Doch für die Befürworter schienen wirtschaftliche Gründe wichtiger zu sein, sagt Fujii. Sie verweisen darauf, dass die gestiegenen Energieimporte die japanische Wirtschaft belasteten, dass durch die Wiederinbetriebnahme von Wärmekraftwerken der CO2-Ausstoß steige und erhöhte Strompreise den Firmen und Verbrauchern schadeten. Laut dem Institute of Energy Economics Japan, einem Think Tank, sei es sogar teurer, die Kraftwerke nicht zu betreiben, als alle laufen zu lassen.

Solche Gedanken sind für Shiro Izawa, den amtierenden Bürgermeister von Futaba, nachrangig. „Jeder muss bedenken, was in Fukushima Daiichi passiert ist.
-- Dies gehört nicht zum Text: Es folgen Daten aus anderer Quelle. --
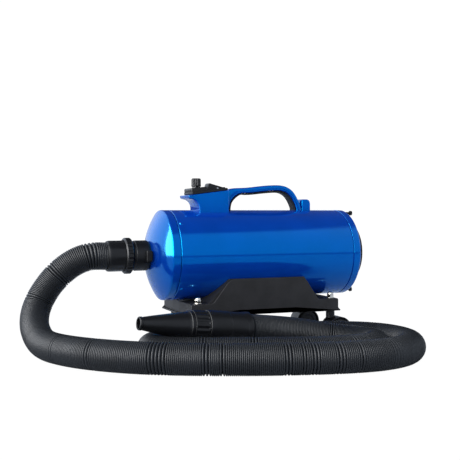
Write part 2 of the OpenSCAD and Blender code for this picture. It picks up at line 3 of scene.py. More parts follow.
import bmesh
import bpy
import numpy as np
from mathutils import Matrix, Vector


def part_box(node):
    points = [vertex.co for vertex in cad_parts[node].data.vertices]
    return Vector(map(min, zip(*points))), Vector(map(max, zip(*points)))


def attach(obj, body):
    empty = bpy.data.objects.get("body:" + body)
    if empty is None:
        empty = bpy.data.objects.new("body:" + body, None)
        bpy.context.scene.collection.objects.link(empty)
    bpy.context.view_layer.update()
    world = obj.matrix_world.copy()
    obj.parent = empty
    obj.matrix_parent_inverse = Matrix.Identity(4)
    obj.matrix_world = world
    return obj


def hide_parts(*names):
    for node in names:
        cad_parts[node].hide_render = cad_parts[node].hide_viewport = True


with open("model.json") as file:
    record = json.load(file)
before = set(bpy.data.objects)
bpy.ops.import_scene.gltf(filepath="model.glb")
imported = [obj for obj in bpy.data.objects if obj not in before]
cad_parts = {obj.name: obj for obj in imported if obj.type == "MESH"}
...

Bevor Reaktoren wieder angefahren werden, muss alles getan werden, um sicherzustellen, dass das nicht wieder passiert“, forderte er auf nach einer Filmvorführung von „Nuclear Nation II“ in Tokio. Er verhandelt derzeit mit der Regierung darüber, ob Teile der Gemeinde als Zwischenlager für radioaktiven Müll dienen dürfen. Es ist ein weiterer Schlag ins Gesicht für die früheren Bewohner. Was ihnen besonders bitter aufstößt, ist, dass der Strom, den das AKW vor ihrer Haustüre produzierte, an Tokio ging und sie selbst nie davon profitierten. Die Betroffenen fühlen sich ausgebeutet und mit fortschreitender Zeit dem Vergessen überlassen.
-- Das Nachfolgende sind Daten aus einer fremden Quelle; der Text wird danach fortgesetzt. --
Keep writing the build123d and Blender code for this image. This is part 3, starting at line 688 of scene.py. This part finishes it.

Auch mit ihrem Auszug auf der Notunterkunft in Kazo nach 1111 Tagen ist für die Futaba-Flüchtlinge die Rückkehr in einen „normalen“ Alltag kaum näher gerückt. Sie leben nun zwar nicht mehr in Klassenzimmern auf Reisstrohmatten,
sondern kleinen Behelfswohnungen. Doch jene wurden nach dem Desaster zu hurtig zusammengeschustert: Das Holz beginnt zu faulen, Verkleidungen schimmeln. Hinzu kommt die psychische Belastung mangels Privatsphäre, denn die Wände sind extrem hellhörig: „Wenn ich aufs Klo gehe und einen fahren lasse, möchte ich mich am liebsten beim Nachbarn in der Wohnung nebendran entschuldigen“, sagt eine Frau in „Nuclear Nation II“, die mit mehreren Frauen draußen vor solchen Unterkünften sitzt. Alle lachen wissend mit ihr.